Parts and joints as JSON
----
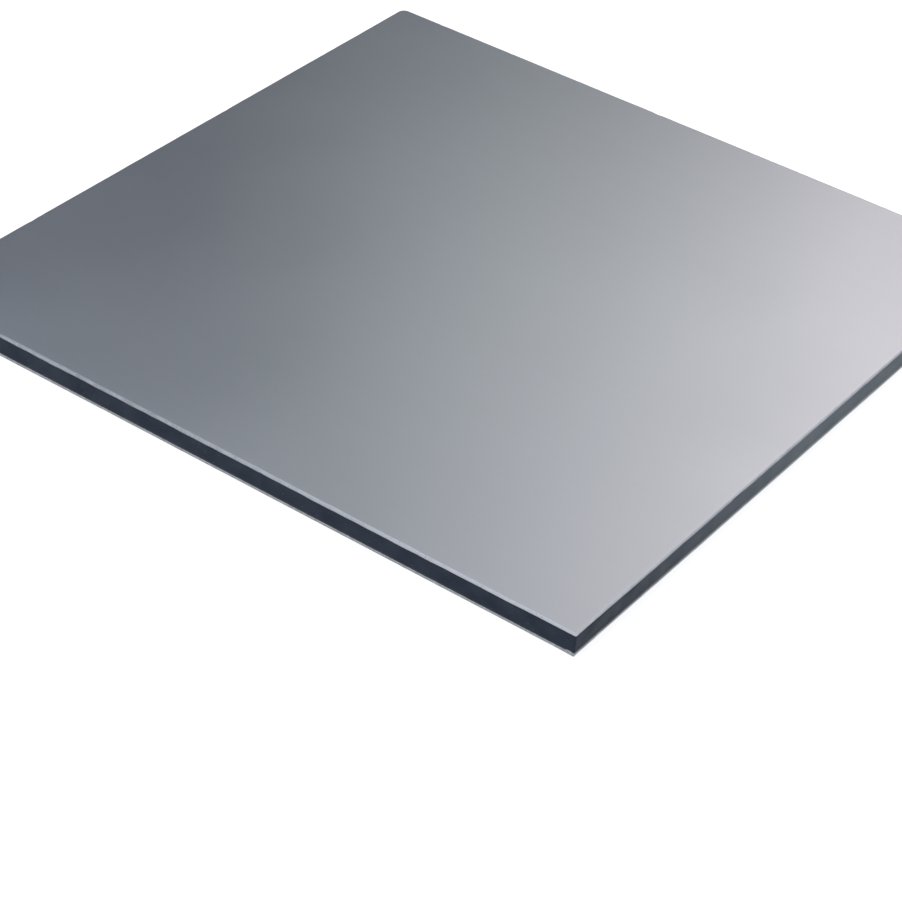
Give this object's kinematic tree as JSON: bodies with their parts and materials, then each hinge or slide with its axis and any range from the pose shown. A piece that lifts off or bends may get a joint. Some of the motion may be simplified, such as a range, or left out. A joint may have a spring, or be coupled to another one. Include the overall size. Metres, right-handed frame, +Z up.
{
  "type": "aluminium composite panel",
  "caption": "Flat composite sheet with a dark plastic core bonded between thin aluminium skins and a satin metallic silver face, for cladding, fascias and signs.",
  "frame": {"origin": "middle of the underside, on the surface that the panel lies on", "axes": "+Z up through the thickness, out of the coated face; +X and +Y along the cut edges; the blunt corner is at -X +Y"},
  "size_m": [0.12, 0.12, 0.004],
  "materials": {
    "silver_coat": "satin",
    "core_plastic": "matte",
    "mill_aluminium": "satin"
  },
  "bodies": {
    "root": {"face_skin": "silver_coat", "core": "core_plastic", "back_skin": "mill_aluminium"}
  },
  "joints": []
}
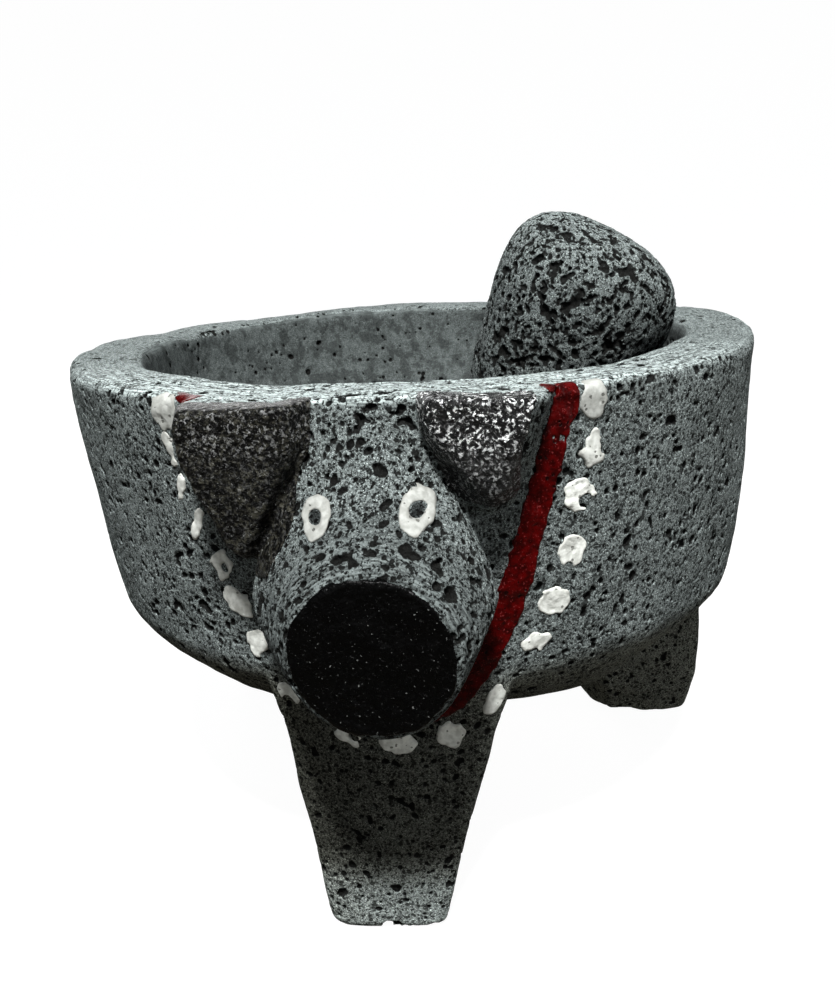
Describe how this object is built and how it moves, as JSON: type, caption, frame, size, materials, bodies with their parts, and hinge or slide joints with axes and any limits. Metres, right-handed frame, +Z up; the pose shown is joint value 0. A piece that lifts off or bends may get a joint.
----
Exercise directions:
Write out every line exactly as it stands.

Response below:
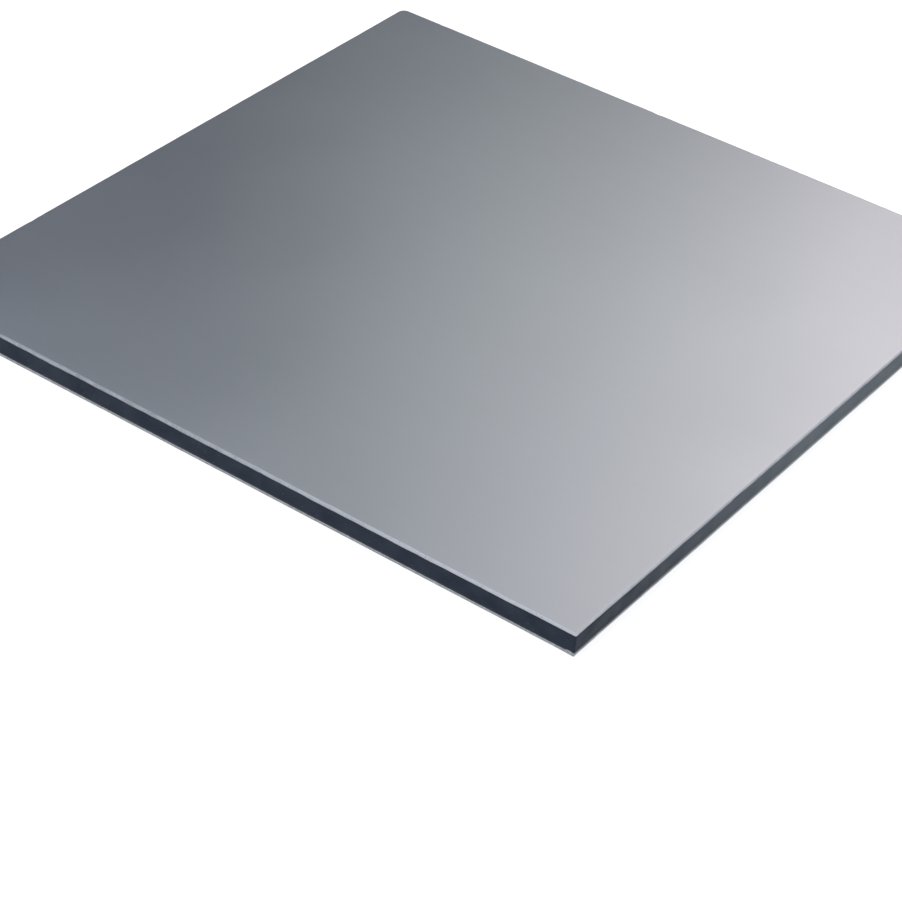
Give this object's kinematic tree as JSON: bodies with their parts and materials, then each hinge or slide with its axis and any range from the pose shown. A piece that lifts off or bends may get a joint. Some of the motion may be simplified, such as a range, or left out. A joint may have a spring, or be coupled to another one. Include the overall size. Metres, right-handed frame, +Z up.
{
  "type": "aluminium composite panel",
  "caption": "Flat composite sheet with a dark plastic core bonded between thin aluminium skins and a satin metallic silver face, for cladding, fascias and signs.",
  "frame": {"origin": "middle of the underside, on the surface that the panel lies on", "axes": "+Z up through the thickness, out of the coated face; +X and +Y along the cut edges; the blunt corner is at -X +Y"},
  "size_m": [0.12, 0.12, 0.004],
  "materials": {
    "silver_coat": "satin",
    "core_plastic": "matte",
    "mill_aluminium": "satin"
  },
  "bodies": {
    "root": {"face_skin": "silver_coat", "core": "core_plastic", "back_skin": "mill_aluminium"}
  },
  "joints": []
}
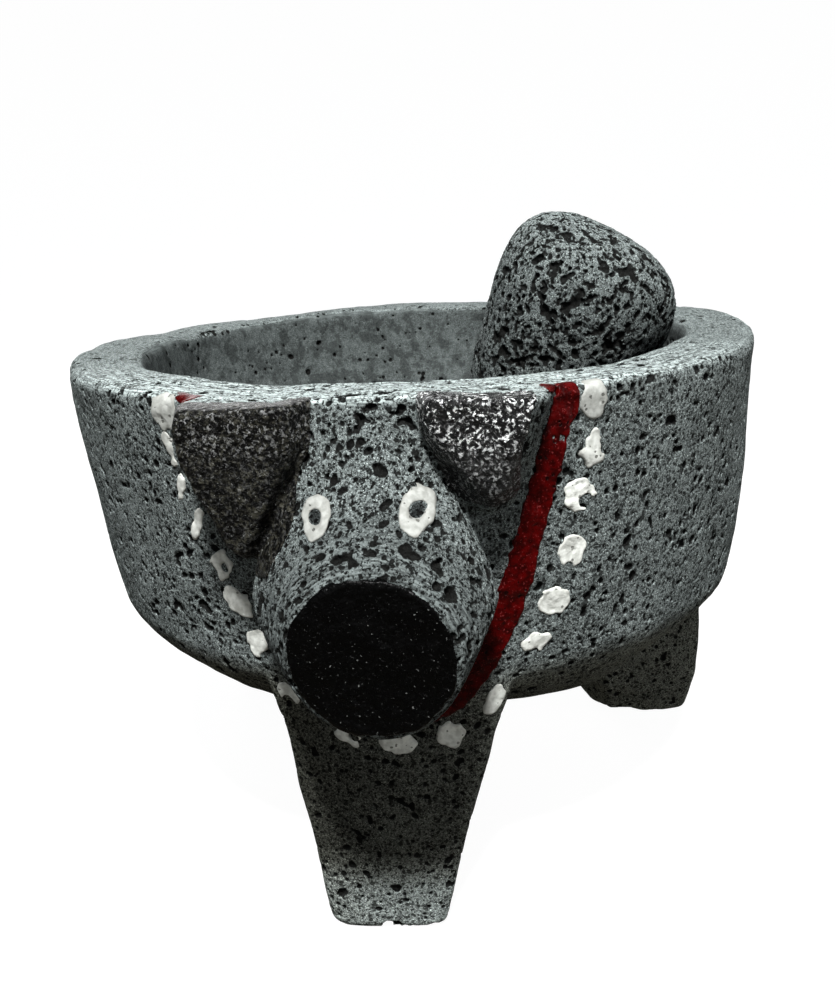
Describe how this object is built and how it moves, as JSON: type, caption, frame, size, materials, bodies with their parts, and hinge or slide joints with axes and any limits. Metres, right-handed frame, +Z up; the pose shown is joint value 0. A piece that lifts off or bends may get a joint.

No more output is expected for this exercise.